Former Lutheran minister Henry Plageman is a master secret keeper and a man wracked by grief. He and his wife, Marilyn, tragically lost their young son, Jack, many years ago. But he now has another child—a daughter, eight-year-old Blue—with Lucy, the woman he fell in love with after his marriage collapsed. 

The Half Wives follows these interconnected characters on May 22, 1897, the anniversary of Jack’s birth. Marilyn distracts herself with charity work at an orphanage. Henry needs to wrangle his way out of the police station, where he has spent the night for disorderly conduct. Lucy must rescue and rein in the intrepid Blue, who has fallen in a saltwater well. But before long, these four  will all be drawn on this day to the same destination: to the city cemetery on the outskirts of San Francisco, to the grave that means so much to all of them. The collision of lives and secrets that follows will leave no one unaltered.

REVIEW

This is a very creatively unique novel. The story takes place of the course of one very important day in the lives of the main characters: Henry, his wife Marilyn, his lover/mistress Lucy and their daughter Blue. The setting is San Francisco in the early 1900's and pertains to an old pauper's cemetery where Henry and Marilyn's only child, Jack, is buried. Their toddler accidentally died on his birthday and that day torments the hcouple on each anniversary.

Despite his failing marriage, Henry cannot bring himself to leave Marilyn for Lucy and his illegitimate daughter Blue. Likewise, Lucy, unhappy with the status of her long-term relationship with a man who will never fully belong to her. 

The author used second person narrative which I found distracting and I disliked. Despite that, the story capture my attention and held it to the end.
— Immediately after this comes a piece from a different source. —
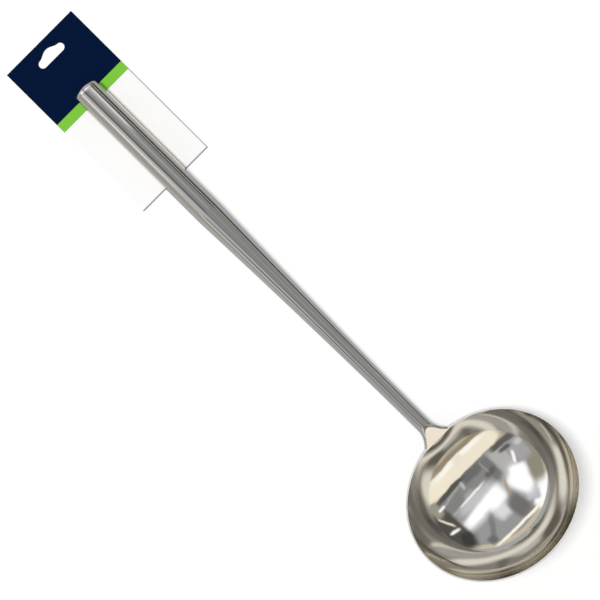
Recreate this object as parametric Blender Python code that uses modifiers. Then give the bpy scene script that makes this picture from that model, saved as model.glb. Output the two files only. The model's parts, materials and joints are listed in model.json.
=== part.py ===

I recommend this novel for readers who enjoy uniquely written novels outside of the mainstream and for those who like to delve deep into the psyche of a book's characters. 

Tuesday, April 25, 2017

In the Name of the Family by Sarah Dunant



Bestselling novelist Sarah Dunant has long been drawn to the wonders of Renaissance Italy: power, passion, beauty, brutality, and the ties of blood. With In the Name of the Family, she offers a thrilling exploration of the House of Borgia’s final years, in the company of a young diplomat named Niccolò Machiavelli.


It is 1502 and Rodrigo Borgia, a self-confessed womanizer and master of political corruption, is now on the papal throne as Alexander VI. His daughter Lucrezia, aged twenty-two—already three times married and a pawn in her father’s plans—is discovering her own power. And then there is his son Cesare Borgia, brilliant, ruthless, and increasingly unstable; it is his relationship with Machiavelli that gives the Florentine diplomat a master class on the dark arts of power and politics. What he learns will go on to inform his great work of modern politics, The Prince. But while the pope rails against old age and his son’s increasingly maverick behavior, it is Lucrezia who must navigate the treacherous court of Urbino and another challenging marriage to create her own place in history.
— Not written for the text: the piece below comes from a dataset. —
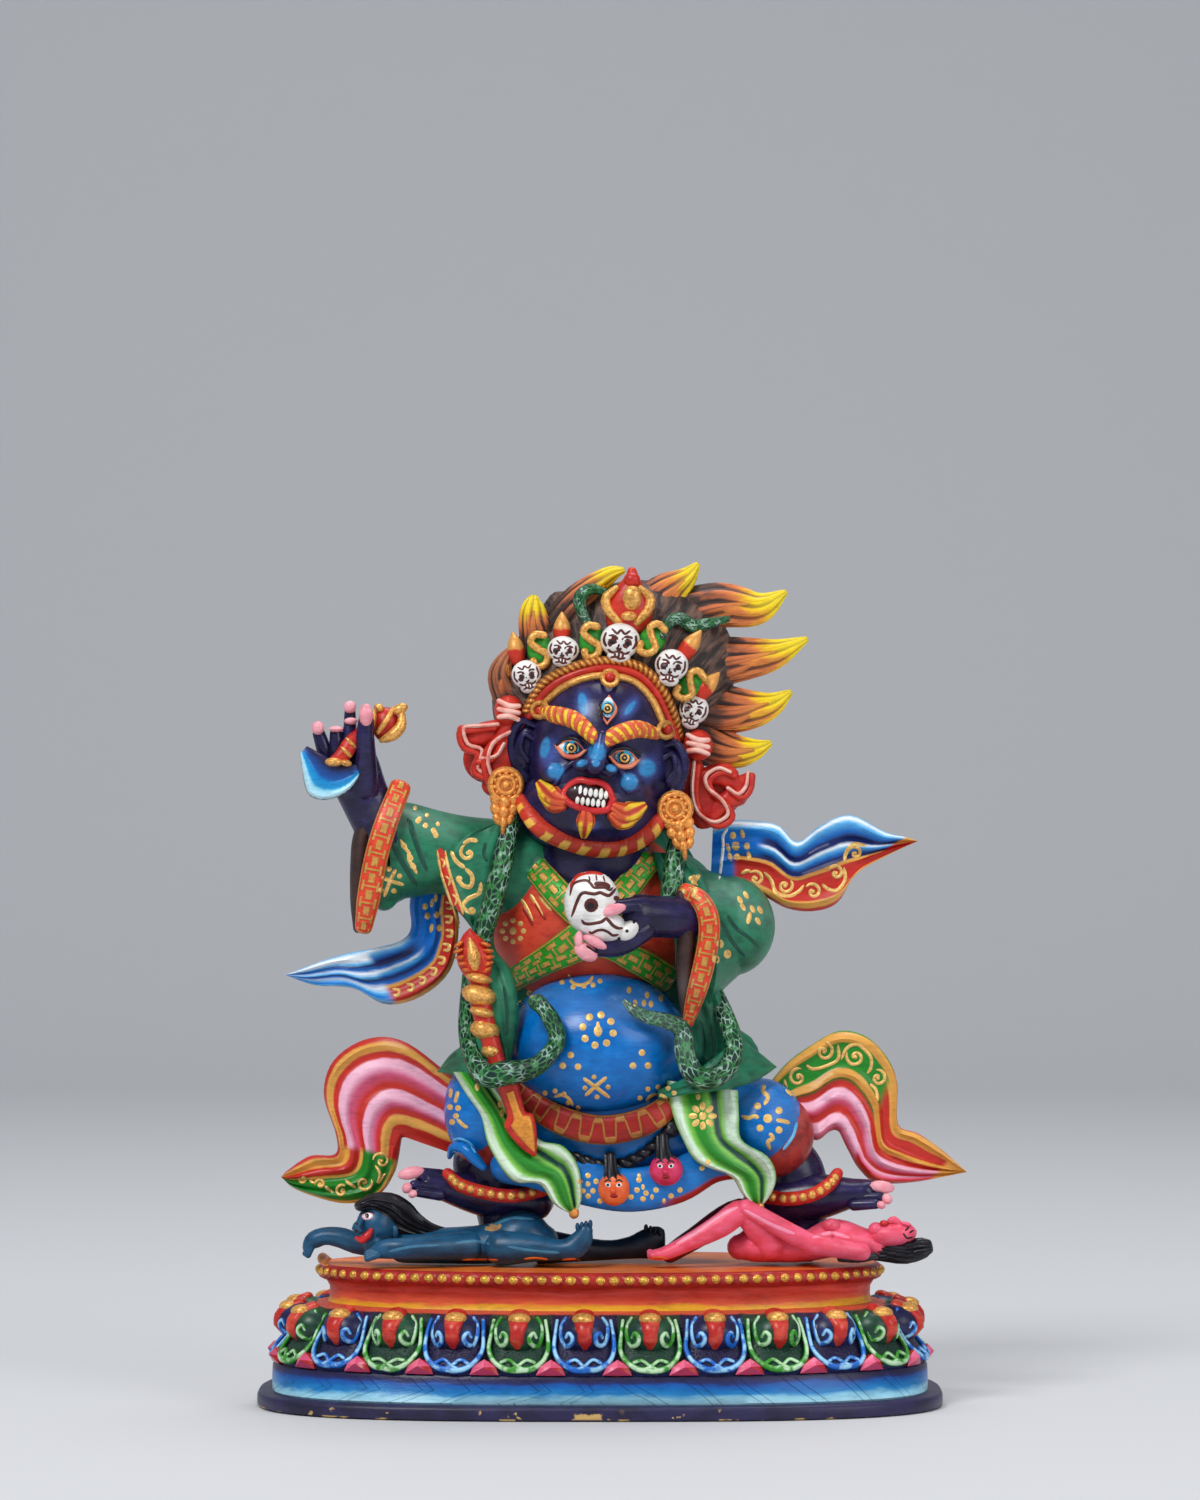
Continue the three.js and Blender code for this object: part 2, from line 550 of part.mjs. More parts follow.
function crown() {
  const arch = [[-78, 536, 10], [-56, 578, 12], [4, 598, 12], [58, 580, 12], [76, 528, 10]];
  const skulls = [[-73, 586, 15, 16], [-36, 611, 16, 15], [21, 620, 19, 20], [73, 594, 17, 17],
    [92, 552, 15, 16]];
  const horns = [[-80, 600, -92, 632], [-37, 620, -42, 656], [80, 606, 98, 634], [102, 560, 122, 588]];
  const scrolls = [[-58, 600, -58, 630], [-12, 606, -8, 640], [48, 602, 62, 630]];
  const [jewelX, jewelZ, jewelY] = on(28, 652, 6);
  return [
    swept(laid(arch), { steps: 2 }),
    ...[[-60, 555], [10, 585], [65, 533]].map(([x, z]) => bead(on(x, z, 8), [9, 9, 7])),
    ...skulls.flatMap(([x, z, wide, high]) => [
      blob(on(x, z + high * 0.25, 8), [wide, high * 0.8, 16]),
      bead(on(x, z - high * 0.55, 10), [wide * 0.62, high * 0.45, 13]),
    ]),
    ...horns.map(([x, z, tipX, tipZ]) =>
      swept([[...on(x, z, 2), 9], [tipX, tipZ, frontAt(x, z) - 2, 4]])),
    ...scrolls.map(([x, z, toX, toZ]) =>
      swept([[...on(x, z, 4), 12, 9], [toX, toZ, frontAt(x, z) - 3, 9, 8]])),
    // Jewel over the middle skull
    bead([jewelX, jewelZ, jewelY], [26, 20, 16]),
    swept([[jewelX, jewelZ + 6, jewelY, 14, 10], [jewelX + 4, jewelZ + 40, jewelY, 5, 5]]),
  ];
}

// Pointed locks that stand up and stream to one side
function hair() {
  const locks = [
    [[36, 640, 6, 24, 18], [66, 670, 2, 18, 13], [86, 687, 0, 9, 8], [99, 700, 0, 2, 3]],
    [[66, 640, 10, 24, 18], [116, 660, 6, 20, 13], [160, 659, 4, 14, 10], [188, 671, 4, 2, 3]],
    [[80, 598, 10, 26, 18], [132, 604, 6, 22, 13], [174, 611, 4, 14, 9], [209, 624, 4, 2, 3]],
    [[80, 556, 10, 26, 18], [134, 552, 6, 21, 12], [168, 558, 4, 12, 8], [193, 571, 4, 2, 3]],
    [[76, 526, 12, 24, 18], [128, 512, 6, 17, 11], [152, 514, 4, 10, 7], [173, 520, 4, 2, 3]],
    [[-40, 630, 6, 22, 16], [-16, 668, 0, 15, 11], [24, 693, -2, 4, 5]],
    [[-58, 610, 0, 20, 16], [-66, 644, -6, 13, 9], [-66, 668, -8, 4, 5]],
    [[-84, 560, 0, 18, 14], [-100, 592, -8, 11, 9], [-90, 614, -10, 4, 5]],
  ];
  return [
    // What falls down the back
    swept([[20, 650, 30, 70, 36], [2, 570, 38, 100, 52], [-4, 480, 44, 92, 50], [-4, 410, 56, 74, 42],
      [-4, 356, 72, 44, 30]], { section: pleated(8, 0.1), ends: 0.4 }),
    ...locks.map((stops) => swept(stops, { ends: 0.2 })),
  ];
}

// The two bodies underfoot, one face down and one on its back, and flat where they lie on the plinth
function prone() {
  const thick = { section: round(6) };
  return [
    // The one face down: head turned to the side, hair, arms, trunk and legs
    blob([-214, 42, -44], [24, 25, 24]),
    swept([[-214, 44, -34, 25, 22], [-168, 36, -32, 17, 18], [-118, 24, -34, 8, 12]], thick),
    swept([[-290, 22, -26, 9, 12], [-262, 19, -28, 16, 14], [-206, 16, -30, 15, 14]], thick),
    swept([[-230, 11, -80, 9, 10], [-190, 14, -84, 13, 11], [-130, 16, -56, 16, 15]], thick),
    swept([[-196, 18, -36, 20, 22], [-130, 18, -38, 20, 26], [-72, 26, -40, 25, 28],
      [-48, 16, -40, 16, 24]], thick),
    swept([[-98, 14, -64, 18, 18], [-56, 14, -72, 15, 14], [-14, 14, -76, 12, 11], [-4, 34, -76, 6, 13]],
      thick),
    swept([[-60, 16, -20, 18, 18], [0, 14, -14, 15, 14], [48, 14, -12, 12, 11], [60, 34, -12, 6, 13]],
      thick),
    // The one face up: head, neck and hair, trunk, the arm that reaches to the knee and the bent legs
    bead([290, 28, -52], [24, 15, 17], -10),
    swept([[252, 18, -50, 12, 12], [276, 16, -50, 13, 13], [302, 11, -46, 12, 16],
      [328, 13, -46, 8, 13]], thick),
    swept([[264, 20, -48, 16, 22], [234, 24, -48, 20, 26], [202, 16, -46, 17, 26], [156, 17, -44, 18, 30],
      [122, 14, -44, 12, 20]], thick),
    swept([[262, 10, -74, 9, 9], [220, 20, -82, 11, 10], [146, 54, -76, 10, 10]]),
    swept([[172, 18, -62, 18, 16], [142, 50, -72, 15, 14], [92, 22, -76, 11, 11], [54, 9, -78, 7, 10]]),
    swept([[172, 18, -22, 18, 16], [142, 50, -26, 15, 14], [92, 22, -28, 11, 11], [70, 8, -30, 9, 10]]),
  ];
}

function figure() {
  const masses = MASSES.map(([middle, sizes, detail]) => blob(middle, sizes, 0, detail));
  const carved = joined([
    ...masses, ...coat(), ...collar(), ...robe(), ...dagger(), ...snakes(), ...leftArm(), ...rightArm(),
    ...scarves(), ...legs(), ...head(), ...crown(), ...hair(), ...prone(),
  ]);
  const below = new THREE.BoxGeometry(PLATE_LENGTH * 2, PLATE_LENGTH * 2, PLINTH_TOP);
  below.translate(0, 0, PLINTH_TOP / 2);
  return thinned(carved.subtract(solidOf(below)));
}

const paint = (color, roughness) => new THREE.MeshStandardMaterial({ color, roughness, metalness: 0 });

const part = new THREE.Group();
part.add(
  meshOf(footPlate(), 'foot_plate', paint(0x24213f, 0.45)),
  meshOf(plinth(), 'lotus_plinth', paint(0xc4502c, 0.4)),
  meshOf(figure(), 'deity_and_prone_figures', paint(0x1f5fa8, 0.4)),
);

export default part;
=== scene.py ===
import math

import bmesh
import bpy
import numpy as np
from mathutils import Matrix, Vector
from mathutils.bvhtree import BVHTree


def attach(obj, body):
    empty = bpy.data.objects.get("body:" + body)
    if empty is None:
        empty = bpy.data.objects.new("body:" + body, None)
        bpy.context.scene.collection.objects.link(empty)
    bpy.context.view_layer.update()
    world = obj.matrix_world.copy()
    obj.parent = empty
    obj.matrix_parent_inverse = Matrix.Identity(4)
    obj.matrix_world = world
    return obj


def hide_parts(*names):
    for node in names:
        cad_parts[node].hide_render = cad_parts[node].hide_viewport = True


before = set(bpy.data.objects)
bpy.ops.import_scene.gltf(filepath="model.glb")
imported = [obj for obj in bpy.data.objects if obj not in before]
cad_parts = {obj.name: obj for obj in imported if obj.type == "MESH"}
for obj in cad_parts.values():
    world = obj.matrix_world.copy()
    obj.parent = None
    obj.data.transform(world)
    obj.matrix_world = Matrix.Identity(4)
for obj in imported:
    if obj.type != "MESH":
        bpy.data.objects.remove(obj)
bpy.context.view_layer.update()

# A grid of units, the same one as for the solids, seen from VIEW units before the middle plane and EYE units up
UNIT = 0.18  # millimetres
MM = 0.001  # metres
VIEW, EYE, PLINTH_TOP = 6100, 512, 25.0
CAMERA_AWAY = VIEW * UNIT
CAMERA_UP = PLINTH_TOP + EYE * UNIT
FRONT, LEFT, UP = (0, -1, 0), (-1, 0, 0), (0, 0, 1)
MESH_PITCH = 0.75  # millimetres between the points of a cloth or a ball
coarseness = 1.0  # how far apart a mesh's points lie, against the spacing that each shape asks for


def at(x, z, y=0.0):
    near = 1 + y / VIEW
    return np.array([x * near * UNIT, y * UNIT, PLINTH_TOP + (EYE + (z - EYE) * near) * UNIT])


def grid_of(points):
    """The x and z on the grid of points in millimetres"""
    near = 1 + points[:, 1] / UNIT / VIEW
    return points[:, 0] / UNIT / near, EYE + ((points[:, 2] - PLINTH_TOP) / UNIT - EYE) / near


def curve(points, t):
    """The smooth line through points, at each t from 0 to the number of spans"""
    p = np.asarray(points, float)
    p = np.vstack([2 * p[0] - p[1], p, 2 * p[-1] - p[-2]])
    i = np.minimum(t.astype(int), len(p) - 4)
    f = (t - i)[:, None]
    a, b, c, d = p[i], p[i + 1], p[i + 2], p[i + 3]
    return 0.5 * (2 * b + (c - a) * f + (2 * a - 5 * b + 4 * c - d) * f**2 + (3 * b - a - 3 * c + d) * f**3)


def unit(v):
    return v / np.maximum(np.linalg.norm(v, axis=-1, keepdims=True), 1e-9)


def steps_along(points, pitch, least=5):
    length = np.linalg.norm(np.diff(np.asarray(points, float), axis=0), axis=1).sum()
    return np.linspace(0, len(points) - 1, max(least, int(length / pitch) + 2))


def travelled(points):
    return np.concatenate([[0], np.cumsum(np.linalg.norm(np.diff(points, axis=0), axis=1))])


def placed(name, data):
    """An object of the scene that shows data"""
    piece = bpy.data.objects.new(name, data)
    bpy.context.scene.collection.objects.link(piece)
    return piece


class Shape:
    """A closed body: points, faces, what each corner of a face reads as (along in mm, across 0 to 1, share)"""

    def __init__(self, points, faces, corners, turned=False):
        self.points, self.faces, self.corners = points, faces, corners
        if turned:  # the faces look inwards, so each is turned over with its corners
            order, seen = [], 0
            for face in faces:
                order += range(seen + len(face) - 1, seen - 1, -1)
                seen += len(face)
            self.faces, self.corners = [face[::-1] for face in faces], corners[order]


def skin(rings, reads, first, last):
    """A body through rings of points. reads has one more column than a ring, for the seam."""
    count, around = rings.shape[:2]
    points = np.vstack([rings.reshape(-1, 3), first, last])
    i, j = [g.ravel() for g in np.meshgrid(np.arange(count - 1), np.arange(around), indexing="ij")]
    k = (j + 1) % around
    quads = np.stack([i * around + j, i * around + k, (i + 1) * around + k, (i + 1) * around + j], 1)
    quad_reads = np.stack([reads[i, j], reads[i, j + 1], reads[i + 1, j + 1], reads[i + 1, j]], 1)
    j = np.arange(around)
    k = (j + 1) % around
    base, end = (count - 1) * around, len(points) - 2
    starts = np.stack([np.full(around, end), k, j], 1)
    start_reads = np.stack([reads[0, j], reads[0, j + 1], reads[0, j]], 1)
    stops = np.stack([np.full(around, end + 1), base + j, base + k], 1)
    stop_reads = np.stack([reads[-1, j], reads[-1, j], reads[-1, j + 1]], 1)
    faces = quads.tolist() + starts.tolist() + stops.tolist()
    corners = np.vstack([quad_reads.reshape(-1, 3), start_reads.reshape(-1, 3), stop_reads.reshape(-1, 3)])
    a, b, c = points[quads[:, 0]], points[quads[:, 1]], points[quads[:, 2]]
    d = points[quads[:, 3]]
    volume = (np.cross(a, b) * c).sum() + (np.cross(a, c) * d).sum()
    a, b, c = (points[np.vstack([starts, stops])[:, n]] for n in range(3))
    volume += (np.cross(a, b) * c).sum()
    return Shape(points, faces, corners, turned=volume < 0)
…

Sarah Dunant again employs her remarkable gifts as a storyteller to bring to life the passionate men and women of the Borgia family, as well as the ever compelling figure of Machiavelli, through whom the reader will experience one of the most fascinating—and doomed—dynasties of all time.

REVIEW

Italian historical fiction is my favourite genre, especially the era of the Italian Renaissance. I have been a fan of Sarah Dunant's for a very long time. Her newest novel, In The Name of the Family is a wonderful book, full of intrigue, political machinations, and of course, poisonings. Her interpretation of the characters encompassing the Borgia family was unique and intriguing. Machiavelli took on a strong secondary role in the story, and I found him interesting and well depicted. Lucrezia, of course, is a shining gem in the story. Likable, but well used to further her family's interests, she made for an endearing lady of substance. 
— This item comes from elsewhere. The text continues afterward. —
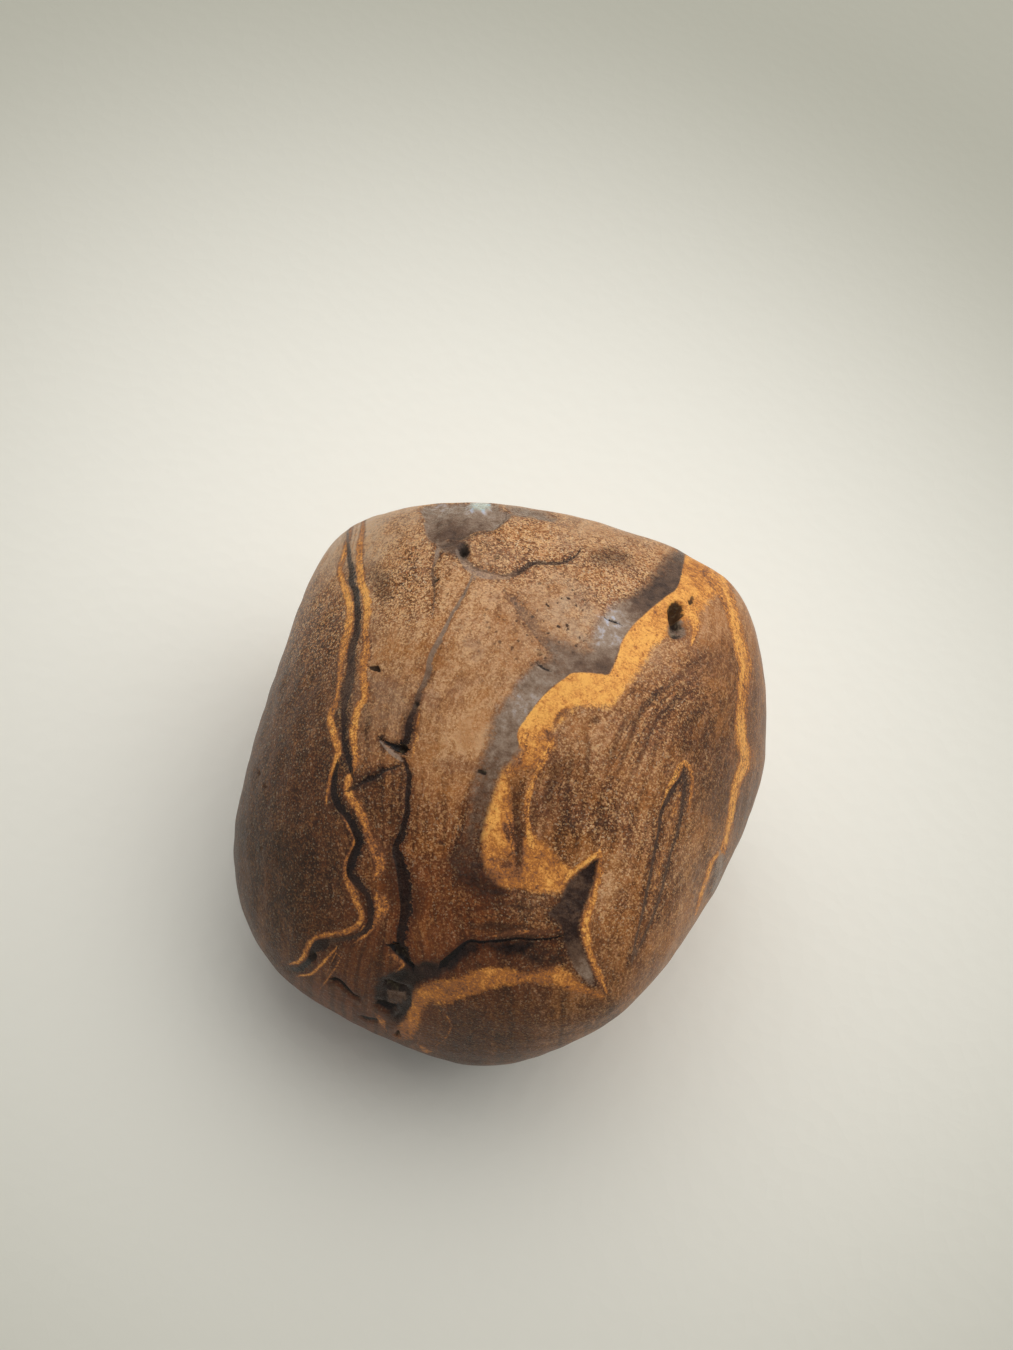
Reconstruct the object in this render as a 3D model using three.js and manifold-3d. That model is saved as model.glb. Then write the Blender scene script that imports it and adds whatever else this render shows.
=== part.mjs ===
// A tumbled pebble of boulder opal matrix: one solid ironstone, worn to a rounded block with soft
// facets, a flat patch that it rests on and a few open pits. Millimetres, +Z up, origin at the
// bottom centre of its box.
import * as THREE from 'three';
import { mergeVertices } from 'three/addons/utils/BufferGeometryUtils.js';
import Module from 'manifold-3d';

// The worn faces of the pebble. Azimuth and elevation, in degrees, are where a face looks (azimuth 0
// is +X and 90 is +Y), and reach is its distance from the middle of the stone, in mm.
const FACETS = [
  { name: 'base', azimuth: 0, elevation: -90, reach: 13.0 },
  { name: 'face', azimuth: 268, elevation: 60, reach: 13.5 },
  { name: 'crown', azimuth: 85, elevation: 78, reach: 15.5 },
  { name: 'left shoulder', azimuth: 190, elevation: 38, reach: 15.5 },
  { name: 'right shoulder', azimuth: 350, elevation: 35, reach: 16.0 },
  { name: 'left cheek', azimuth: 222, elevation: 20, reach: 18.0 },
  { name: 'chin', azimuth: 275, elevation: 8, reach: 18.0 },
  { name: 'left wall', azimuth: 185, elevation: -3, reach: 17.0 },
  { name: 'back left', azimuth: 122, elevation: 28, reach: 20.0 },
  { name: 'back shoulder', azimuth: 100, elevation: 34, reach: 20.5 },
  { name: 'back right', azimuth: 78, elevation: 34, reach: 23.0 },
  { name: 'right back', azimuth: 28, elevation: 18, reach: 19.5 },
  { name: 'right wall', azimuth: 0, elevation: 0, reach: 18.0 },
  { name: 'right front', azimuth: 345, elevation: -10, reach: 16.5 },
  { name: 'right corner', azimuth: 322, elevation: -22, reach: 17.5 },
  { name: 'front foot', azimuth: 264, elevation: -34, reach: 18.5 },
  { name: 'front left', azimuth: 224, elevation: -25, reach: 20.0 },
  { name: 'back wall', azimuth: 90, elevation: -10, reach: 16.5 },
  { name: 'left foot', azimuth: 180, elevation: -48, reach: 17.0 },
  { name: 'right foot', azimuth: 0, elevation: -48, reach: 17.0 },
  { name: 'back foot', azimuth: 90, elevation: -50, reach: 17.0 },
];
const SHARPNESS = 0.6; // per mm: how crisply one worn face turns into the next
const REST_CUT = 12.8; // from the middle of the stone down to the flat patch that it rests on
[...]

Sarah Dunant never disappoints and this newest novel is sure to satisfy! Highly recommended. 


The Illusionist's Apprentice by Kristy Cambron


Harry Houdini's one-time apprentice holds fantastic secrets about the greatest illusionist in the world. But someone wants to claim them . . . or silence her before she can reveal them on her own.

Boston, 1926. Jenny "Wren" Lockhart is a bold eccentric--even for a female vaudevillian. As notorious for her inherited wealth and gentleman's dress as she is for her unsavory upbringing in the back halls of a vaudeville theater, Wren lives in a world that challenges all manner of conventions.

In the months following Houdini's death, Wren is drawn into a web of mystery surrounding a spiritualist by the name of Horace Stapleton, a man defamed by Houdini's ardent debunking of fraudulent mystics in the years leading up to his death. But in a public illusion that goes terribly wrong, one man is dead and another stands charged with his murder. Though he's known as one of her teacher's greatest critics, Wren must decide to become the one thing she never wanted to be: Stapleton's defender.

Forced to team up with the newly formed FBI, Wren races against time and an unknown enemy, all to prove the innocence of a hated man. In a world of illusion, of the vaudeville halls that showcase the flamboyant and the strange, Wren's carefully constructed world threatens to collapse around her. Layered with mystery, illusion, and the artistry of the Jazz Age's bygone vaudeville era, The Illusionist's Apprentice is a journey through love and loss and the underpinnings of faith on each life's stage.

REVIEW

From it's stunning cover to the spellbinding storytelling, this is one book that had me hooked. It's about the beginnings of the FBI and the shady business of Vaudeville. The main characters, Wren and Elliot, bring a realm of emotion into the story. Poignant backstories, heart-wrenching scenes, and plot twists held my interest to the very satisfying ending. The two lovers slowly come together, each slowly revealing more and more about themselves. 

Romance, danger, and secrets make this a worthwhile read! I also enjoyed the author's other book, The Ringmaster's Wife! I recommend them both.